5: One labmate added events to her itinerary before leaving Michigan. When we got to San Francisco, it shifted all the time zones. This might seem to make sense until you realize that the events didn't have a specified time zone. So if she added an 8:15 am talk to the schedule when in Michigan, it showed up as a 4:15 am talk in San Francisco! I didn't use the app until I got to the hotel the night before. Two days later, all of my events were inexplicably in some other time zone. It was frustrating at the very least.

6: You could see a list of abstracts sorted (semi) alphabetically, but as far as I could tell, there wasn't a way to search this list or even to jump to letters farther down. You'd just scroll on and on forever. (Consider that there were 865 posters on a single day. If the consecutive numbering in my abstract book is right, there were well over 4000 abstracts. That's a lot of abstracts to scroll through.)

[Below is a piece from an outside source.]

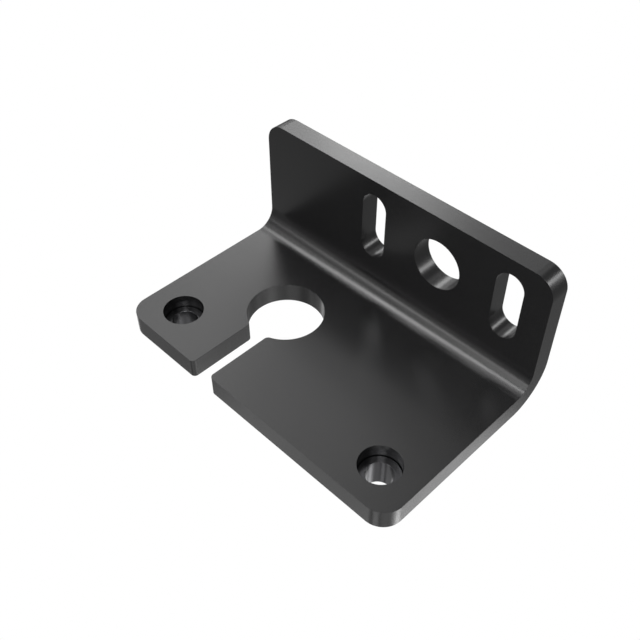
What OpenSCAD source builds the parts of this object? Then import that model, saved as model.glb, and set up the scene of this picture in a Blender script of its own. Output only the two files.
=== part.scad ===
// Wiring harness bracket. One thick plate is folded once into a base and an
// upright. The base has a keyhole, open at the front edge, that the harness is
// slipped into. The upright has two upright slots with a round hole midway
// between them. Two clinch nuts are pressed into the base from below.
//
// The origin is the centre of the upright's round hole, on the upright's back
// face. X runs along the fold, Y from the base's front edge to the back face,
// and Z up the upright.

/* [Folded plate] */
// Width of the plate, along the fold
plate_w = 90; // [84:1:140]
// Depth of the base, from its front edge to the upright's back face
base_depth = 57; // [52:0.5:90]
// Height of the upright, from the base's underside to its top edge
upright_h = 39.1; // [37:0.1:60]
// Thickness of the plate
plate_t = 5.55; // [3:0.05:7]
// Inside radius of the fold
fold_r = 5.5; // [2:0.1:9]
// Radius of the base's two front corners
base_corner_r = 5.5; // [1:0.1:9]
// Radius of the upright's two top corners
upright_corner_r = 5.5; // [1:0.1:8]

/* [Harness keyhole] */
// Diameter of the round hole that the harness sits in
harness_d = 20.2; // [12:0.1:22]
// Distance of the keyhole from the middle of the plate, to the left
harness_offset = 15.2; // [5:0.1:20]
// Distance of the round hole's centre from the base's front edge
harness_setback = 28.5; // [20:0.1:34]
// Width of the neck that leads into the round hole from the front edge
neck_w = 6.45; // [3:0.05:12]
// Radius of the neck's two corners at the front edge
neck_mouth_r = 1.2; // [0.2:0.1:3]
// Radius of the two corners where the neck meets the round hole
neck_root_r = 1.4; // [0.2:0.1:3]

/* [Upright fixing holes] */
// Distance of the round hole from the middle of the plate, to the right
fixing_offset = 13.75; // [5:0.05:18]
// Height of the round hole and the slots above the base's underside
fixing_h = 25.35; // [22:0.05:28]
// Diameter of the round hole
fixing_hole_d = 13.8; // [4:0.1:20]
// Distance between the centre lines of the two slots
slot_spacing = 40.9; // [30:0.1:46]
// Width of each slot
slot_w = 7.6; // [4:0.05:10]
// Length of each slot from end to end
slot_l = 19.25; // [11:0.05:22]

/* [Clinch nuts] */
// Distance of each nut from the side edge of the base
nut_side_inset = 10.55; // [8:0.05:16]
// Distance of each nut from the base's front edge
nut_front_inset = 10.1; // [8:0.05:16]
// Diameter of the hole that each nut is pressed into
nut_hole_d = 10.5; // [9:0.05:11.5]
// Diameter of the thread's bore
nut_bore_d = 6.65; // [4:0.05:8]
// Diameter of the nut's body, under the base
nut_body_d = 12.65; // [12:0.05:16]
// Height of the nut's body, under the base
nut_body_h = 5.85; // [3:0.05:9]
// Length of the nut's shank, up into the base
nut_shank_l = 1.8; // [1.4:0.05:2.6]

/* [Nut details] */
// How far the ring under the base stands out past the shank
ring_step = 0.4; // [0.2:0.05:0.5]
// Height of that ring, all of it pressed into the base
ring_h = 0.35; // [0.2:0.05:0.6]
// Depth of the undercut that the base's metal flows into
undercut_depth = 0.3; // [0.1:0.05:0.5]
// Height of the undercut
undercut_h = 0.5; // [0.3:0.05:0.6]
// Chamfer round the top of the shank
shank_chamfer = 0.2; // [0.1:0.05:0.3]
// Chamfer round the foot of the body
body_chamfer = 0.5; // [0.2:0.05:1]
// Chamfer at each end of the thread's bore
bore_chamfer = 0.15; // [0.1:0.05:0.5]

/* [Hidden] */
$fn = 96;

// How far a cutter runs past the face that it cuts
cut_past = 1;
// Clearance round the shank in its hole
shank_gap = 0.015;
// How far the arcs at the neck's root reach into the round hole
root_crossing = 0.005;

coat_black = "#2b2b2d";
plated_steel = "#6f7073";

fold_outer_r = fold_r + plate_t;
harness_r = harness_d / 2;
nut_x = plate_w / 2 - nut_side_inset;
shank_r = nut_hole_d / 2 - shank_gap;
ring_r = shank_r + ring_step;
undercut_r = shank_r - undercut_depth;
bore_r = nut_bore_d / 2;
body_r = nut_body_d / 2;

// Moves what is drawn from the middle of the base's front lower edge into
// the frame of the upright's round hole
module from_front_edge() {
    translate([-fixing_offset, -base_depth, -fixing_h])
        children();
}

// Section of the folded plate: Y to the right, Z up
module fold_section() {
    square([base_depth - fold_outer_r, plate_t]);
    translate([base_depth - plate_t, fold_outer_r])
        square([plate_t, upright_h - fold_outer_r]);
    intersection() {
        translate([base_depth - fold_outer_r, 0])
            square(fold_outer_r);
        translate([base_depth - fold_outer_r, fold_outer_r])
            difference() {
                circle(r = fold_outer_r);
                circle(r = fold_r);
            }
    }
}

// What is cut from a square corner at the origin, with the metal on its
// positive side, to leave a corner of radius r
module corner_waste(r) {
    difference() {
        translate([-cut_past, -cut_past])
            square(r + cut_past);
        translate([r, r])
            circle(r = r);
    }
}

// Draws its children and their mirror image across the YZ plane
module both_sides() {
    children();
    mirror([1, 0, 0])
        children();
}

// What is cut to round the neck's two corners on its right side, with the
// round hole's centre at the origin
module neck_corners() {
    translate([neck_w / 2, -harness_setback])
        corner_waste(neck_mouth_r);

    // The root's arc touches the neck's wall and just crosses the round hole's
    root_x = neck_w / 2 + neck_root_r;
    reach = harness_r + neck_root_r - root_crossing;
    root_y = -sqrt(reach * reach - root_x * root_x);
    difference() {
        polygon([[0, root_y], [root_x, root_y], [0, 0]]);
        translate([root_x, root_y])
            circle(r = neck_root_r);
    }
}

// Outline of the keyhole, with the round hole's centre at the origin
module keyhole_outline() {
    circle(r = harness_r);
    translate([-neck_w / 2, -harness_setback - cut_past])
        square([neck_w, harness_setback + cut_past]);
    both_sides()
        neck_corners();
}

// Outline of an upright slot, centred on the origin
module slot_outline() {
    end_y = (slot_l - slot_w) / 2;
    square([slot_w, 2 * end_y], center = true);
    for (side = [-1, 1])
        translate([0, side * end_y])
            circle(r = slot_w / 2);
}

// Outline of the upright's round hole and slots, with X and Z as in the plate
module fixing_outline() {
    translate([fixing_offset, fixing_h]) {
        circle(r = fixing_hole_d / 2);
        for (side = [-1, 1])
            translate([side * slot_spacing / 2, 0])
                slot_outline();
    }
}

// Half section of the hole that a nut is pressed into. Zero height is the
// base's underside. The metal round the ring and undercut has flowed in.
module nut_seat_section() {
    polygon([
        [0, -cut_past],
        [ring_r + shank_gap, -cut_past],
        [ring_r + shank_gap, ring_h],
        [undercut_r + shank_gap, ring_h],
        [shank_r + shank_gap, ring_h + undercut_h],
        [shank_r + shank_gap, plate_t + cut_past],
        [0, plate_t + cut_past]
    ]);
}

// Half section of a clinch nut, on the same zero height
module nut_section() {
    polygon([
        [bore_r + bore_chamfer, -nut_body_h],
        [body_r - body_chamfer, -nut_body_h],
        [body_r, body_chamfer - nut_body_h],
        [body_r, 0],
        [ring_r, 0],
        [ring_r, ring_h],
        [undercut_r, ring_h],
        [shank_r, ring_h + undercut_h],
        [shank_r, nut_shank_l - shank_chamfer],
        [shank_r - shank_chamfer, nut_shank_l],
        [bore_r + bore_chamfer, nut_shank_l],
        [bore_r, nut_shank_l - bore_chamfer],
        [bore_r, bore_chamfer - nut_body_h]
    ]);
}

// Places its children at one of the nuts: side is -1 on the left, 1 on the right
module at_nut(side) {
    translate([side * nut_x, nut_front_inset, 0])
        children();
}

module folded_plate() {
    color(coat_black)
        from_front_edge()
            difference() {
                translate([-plate_w / 2, 0, 0])
                    rotate([90, 0, 90])
                        linear_extrude(height = plate_w)
                            fold_section();

                // The base's front corners
                both_sides()
                    translate([-plate_w / 2, 0, -cut_past])
                        linear_extrude(height = plate_t + 2 * cut_past)
                            corner_waste(base_corner_r);

                // The upright's top corners
                both_sides()
                    translate([-plate_w / 2, base_depth + cut_past, upright_h])
                        rotate([90, 0, 0])
                            linear_extrude(height = plate_t + 2 * cut_past)
                                mirror([0, 1])
                                    corner_waste(upright_corner_r);

                // The keyhole in the base
                translate([-harness_offset, harness_setback, -cut_past])
                    linear_extrude(height = plate_t + 2 * cut_past)
                        keyhole_outline();

                // The round hole and slots in the upright
                translate([0, base_depth + cut_past, 0])
                    rotate([90, 0, 0])
                        linear_extrude(height = plate_t + 2 * cut_past)
                            fixing_outline();

                // The seats of the two nuts
                for (side = [-1, 1])
                    at_nut(side)
                        rotate_extrude()
                            nut_seat_section();
            }
}

module clinch_nut(side) {
    color(plated_steel)
        from_front_edge()
            at_nut(side)
                rotate_extrude()
                    nut_section();
}

folded_plate();
clinch_nut(-1);  // clinch_nut_left
clinch_nut(1);  // clinch_nut_right
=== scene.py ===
import math

import bpy
import numpy as np
from mathutils import Matrix, Vector
from mathutils.geometry import tessellate_polygon


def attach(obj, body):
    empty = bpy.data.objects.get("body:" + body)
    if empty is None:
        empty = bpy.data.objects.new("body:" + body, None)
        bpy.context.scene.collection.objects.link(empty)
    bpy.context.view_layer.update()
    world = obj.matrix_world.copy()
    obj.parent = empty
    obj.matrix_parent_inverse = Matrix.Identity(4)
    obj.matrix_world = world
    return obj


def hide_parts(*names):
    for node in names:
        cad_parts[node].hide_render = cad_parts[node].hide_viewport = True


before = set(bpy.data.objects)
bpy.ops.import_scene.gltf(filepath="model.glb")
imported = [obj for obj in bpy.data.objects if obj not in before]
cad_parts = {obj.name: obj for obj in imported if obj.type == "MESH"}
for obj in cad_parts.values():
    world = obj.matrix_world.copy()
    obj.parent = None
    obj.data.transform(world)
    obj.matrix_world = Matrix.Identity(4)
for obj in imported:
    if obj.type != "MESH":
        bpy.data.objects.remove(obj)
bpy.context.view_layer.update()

print("frame loaded:", ", ".join(sorted(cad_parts)))

mm = 0.001  # every size below is in millimetres
touching = 1e-6  # two points nearer than this are one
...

To add a session (symposium, platform or workshop) to your agenda, starting from the Daily Program page, you had to tap the session in the list, which took you to another screen. Then you'd tap "Add to my agenda" and wait for it to process. Then you'd have to go back to the previous screen to add the next event. If you wanted to add a specific talk, you had to tap on the session, then scroll down to the title, tap on the link, tap "Add to my agenda" and then go back up a level or two to go on to the next item. This should have been a checkbox, or better yet a swipe gesture: swipe to the right to add it to the agenda, swipe left to remove it from the agenda, swipe right a second time to "check in."

7: Here's another measure of just how poor the app was: you got points for using the app to check in, leave comments, etc., and as little as I used the app, I was #42 on the leaderboard by the end of the conference.

8: And that actually turned out to work quite well because I could customize the Numbers sheet to include things like star ratings and checkboxes to track which talks I went to, and which I ended up missing. The major disadvantage was that I had to enter the titles and presenters in by hand.